After rehearsal was over, Hagy got into his car and headed home. After traveling a block or two, he wondered what might happen if the pain returned at home. So he turned the car around and went to the emergency room, where they confirmed he’d had a minor heart attack.

Hagy now has heart stents.

“I described it to my students, and they were horrified,” he said. “No, no, this is a positive thing. I may be able to survive something at age 74 that I might not have before.”

Violinist Leroy Sellers performed with the symphony from its beginning in 1967.

“He arrived and learned the environment, learned how to negotiate with people,” Sellers said about Hagy. “Once he got established, that orchestra took wings and learned to fly. It’s still growing.”

The musicians love to play for Hagy, Sellers said.

“He is kind. He understands. I’ve never heard him say a mean thing, a derogatory thing, to lower a person’s esteem in that orchestra. Never,” he said. “I’ve heard people say negative things to him, but he never has. I sit back and I watch and listen. This city could never have gotten a finer person.”

Greg Pannell has played violin throughout Hagy’s career here and says Hagy evened out the pay scale and has balanced a highly professional approach with good humor.

“He hears everything. If we stop and there’s something in the brass, for example, he doesn’t say, ‘Let’s hear that again.’ He’s able to say, ‘That note should be X but I think we played a Y.’ It’s a disciplined rehearsal, yet everyone has a good time,” Pannell said.

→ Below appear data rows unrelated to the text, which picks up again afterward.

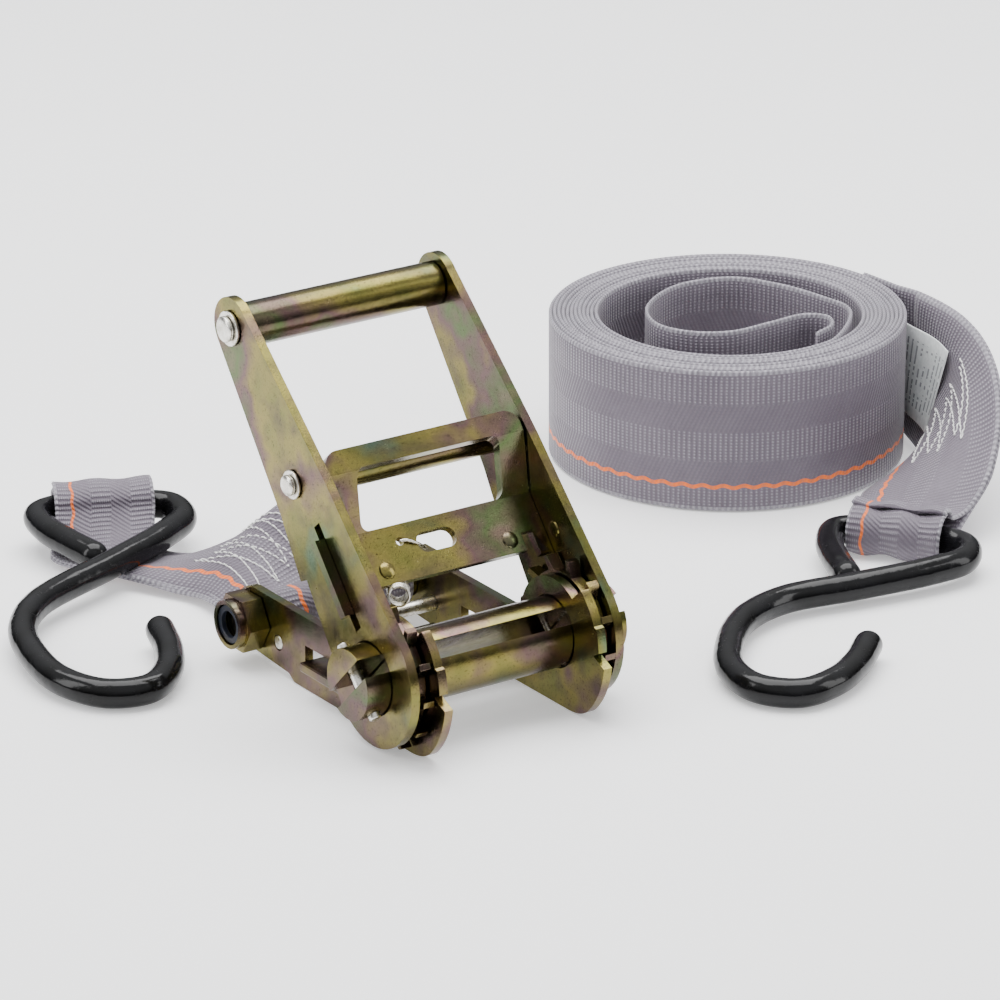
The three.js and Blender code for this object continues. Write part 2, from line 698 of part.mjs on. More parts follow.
const root = new THREE.Group();
root.add(
  ...baseFrame(),
  lockPawl(),
  lockSpring(),
  ...spindle(),
  handleGroup,
  shortStrap(),
  hook("left_hook", LEFT_EYE),
  rollRing(),
  innerLoop(),
  tail(),
  label(),
  hook("right_hook", RIGHT_EYE),
);

root.updateMatrixWorld(true);
const extent = new THREE.Box3().setFromObject(root, true);
root.position.set(
  -(extent.min.x + extent.max.x) / 2,
  -(extent.min.y + extent.max.y) / 2,
  -extent.min.z,
);

export default root;
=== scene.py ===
import json
import math

import bmesh
import bpy
import numpy as np
from mathutils import Matrix, Quaternion, Vector


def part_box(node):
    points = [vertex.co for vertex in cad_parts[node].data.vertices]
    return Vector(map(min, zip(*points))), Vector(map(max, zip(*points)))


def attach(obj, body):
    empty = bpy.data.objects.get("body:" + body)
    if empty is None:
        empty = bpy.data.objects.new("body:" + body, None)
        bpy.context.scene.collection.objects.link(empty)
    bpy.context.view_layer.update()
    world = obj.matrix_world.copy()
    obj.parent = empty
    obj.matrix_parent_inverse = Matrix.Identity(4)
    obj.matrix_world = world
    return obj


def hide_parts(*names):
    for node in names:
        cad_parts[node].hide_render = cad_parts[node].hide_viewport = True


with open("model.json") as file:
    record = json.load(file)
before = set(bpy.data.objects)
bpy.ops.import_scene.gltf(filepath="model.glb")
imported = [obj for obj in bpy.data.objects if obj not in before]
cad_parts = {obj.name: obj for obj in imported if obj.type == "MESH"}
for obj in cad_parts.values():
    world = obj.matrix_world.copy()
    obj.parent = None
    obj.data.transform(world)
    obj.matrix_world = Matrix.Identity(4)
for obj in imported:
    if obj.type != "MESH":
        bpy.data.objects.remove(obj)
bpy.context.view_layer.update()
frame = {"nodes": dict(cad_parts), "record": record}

# ---- the ratchet's own frame: its origin is the spindle's centre, in millimetres ---------------

shaft_boxes = [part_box(n) for n in ("half_shaft_lower", "half_shaft_upper")]
SPINDLE = (
    Vector([min(b[0][i] for b in shaft_boxes) for i in range(3)])
    + Vector([max(b[1][i] for b in shaft_boxes) for i in range(3)])
) / 2
FLOOR_MM = -SPINDLE.z * 1000
WEBBING_WIDTH = 0.05  # metres
LABEL_WIDTH = 0.03


def place(x, y, z):
    """A point given in millimetres from the spindle's centre, in the row frame in metres."""
    return SPINDLE + Vector((x, y, z)) / 1000


# ---- camera -----------------------------------------------------------------------------------

AZIMUTH = math.radians(34.2)
ELEVATION = math.radians(21.3)
DISTANCE_MM = 1900
LENS_MM = 224.8
SENSOR_MM = 36
CLIP_END = 30  # metres
RIGHT_MM = 6.6
UP_MM = 45.8

right = Vector((math.cos(AZIMUTH), -math.sin(AZIMUTH), 0))
level = Vector((math.sin(AZIMUTH), math.cos(AZIMUTH), 0))
forward = level * math.cos(ELEVATION) - Vector((0, 0, math.sin(ELEVATION)))
up = right.cross(forward)
camera = bpy.data.objects.new("camera", bpy.data.cameras.new("camera"))
bpy.context.scene.collection.objects.link(camera)
camera.data.lens = LENS_MM
camera.data.sensor_width = SENSOR_MM
camera.data.clip_end = CLIP_END
camera.location = place(*(right * RIGHT_MM + up * UP_MM - forward * DISTANCE_MM))
camera.rotation_euler = Matrix((right, up, -forward)).transposed().to_euler()
bpy.context.scene.camera = camera

# ---- node helpers -----------------------------------------------------------------------------


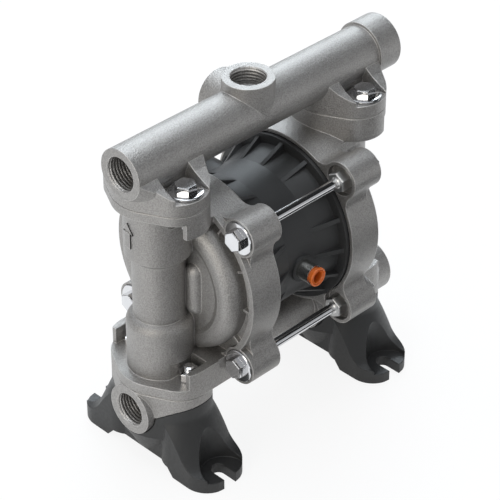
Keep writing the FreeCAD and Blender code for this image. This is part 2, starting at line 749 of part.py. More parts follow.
def hollows_of_cap():
    """Everything cut from the casting: chamber, valve bores, bolt holes and nut pockets."""
    x = S.riser_offset
    side_wall = GROOVE_IN - S.cap_wall
    chamber = spun("ChamberCut", [
        (S.cap_face, size(0)), (S.cap_face, RECESS_RADIUS), (RECESS_FLOOR, RECESS_RADIUS),
        (RECESS_FLOOR, CHAMBER_RADIUS),
        (S.crown_offset - S.crown_round - S.hub_sink, side_wall),
        (HUB_INSIDE, side_wall - S.crown_round), (HUB_INSIDE, size(0)),
    ], (0, 0, AXIS_Z))
    cuts = [
        chamber,
        block("RiserWindow", (HUB_INSIDE - S.hub_slope, -S.stop_bore, LOWER_BALL),
              (x, S.stop_bore, UPPER_SEAT - S.seat_ledge)),
        cylinder("RiserBore", S.stop_bore, UPPER_SEAT - LOW_JOINT, (x, 0, LOW_JOINT)),
        cylinder("LowerValveBore", S.valve_bore, LOWER_STOP - LOW_JOINT, (x, 0, LOW_JOINT)),
        cylinder("UpperValveBore", S.valve_bore, S.upper_seat_drop, (x, 0, UPPER_SEAT)),
    ]
    slab_low = TOP_FLANGE_LOW - S.top_slab_depth
    back = x - NUT_POCKET_BACK
    for depth, side in DEPTHS:
        y = side * S.lug_offset
        low, high = span(side, S.lug_offset - NUT_POCKET_HALF, S.lug_offset + NUT_POCKET_HALF)
        cuts += [
            cylinder(f"TopBoltHole_{depth}", BOLT_HOLE, S.top_flange_thickness,
                     (x, y, TOP_FLANGE_LOW)),
            block(f"TopNutPocket_{depth}", (back, low, slab_low),
                  (x + S.flange_radius, high, TOP_FLANGE_LOW)),
            cylinder(f"LowBoltHole_{depth}", BOLT_HOLE, S.bottom_flange_thickness,
                     (x, y, LOW_JOINT)),
            block(f"LowNutPocket_{depth}", (back, low, LOW_FLANGE_TOP),
                  (x + S.flange_radius, high, LOW_WALL_TOP)),
        ]
        for level, rise in LEVELS:
            spot = (S.cap_face, side * BOLT_OFFSET, AXIS_Z + rise * BOLT_OFFSET)
            face = (S.skirt_lip - S.spotface_depth, spot[1], spot[2])
            name = f"{depth}_{level}"
            cuts += [
                cylinder(f"CapBoltHole_{name}", BOLT_HOLE, S.skirt_lip - S.cap_face, spot, "x"),
                cylinder(f"RodPocket_{name}", S.lobe_radius - S.rod_pocket_lip,
                         S.rod_pocket_depth, spot, "x"),
                cylinder(f"Spotface_{name}", S.washer_radius + S.spotface_clearance,
                         S.spotface_depth + S.washer_thickness + S.head_height, face, "x"),
            ]
    return cuts


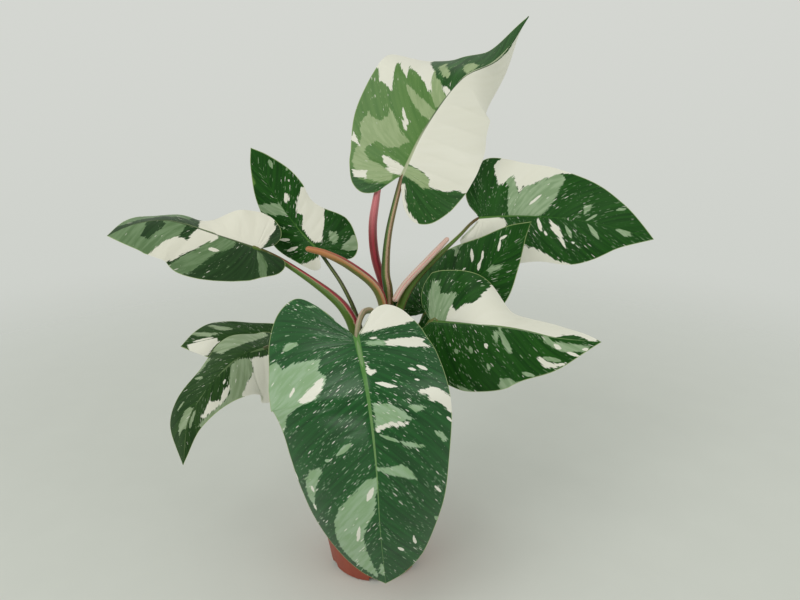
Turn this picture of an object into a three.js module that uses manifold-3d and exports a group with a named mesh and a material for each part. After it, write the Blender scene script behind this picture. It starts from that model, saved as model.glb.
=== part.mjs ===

Hagy is 64 and will retire from Wake Forest in the next few years. He wants to stay on with the Salisbury Symphony Orchestra “as long as I’m healthy, with good hearing, and as long as I’m wanted.”

Hagy will be wanted Saturday at the N.C. Transportation Museum for this year’s Pops at the Post Railway Edition concert.

Tailgaters can start arriving at the museum at 3 p.m., and the symphony is scheduled to play from 7:30 to roughly 9:30 p.m.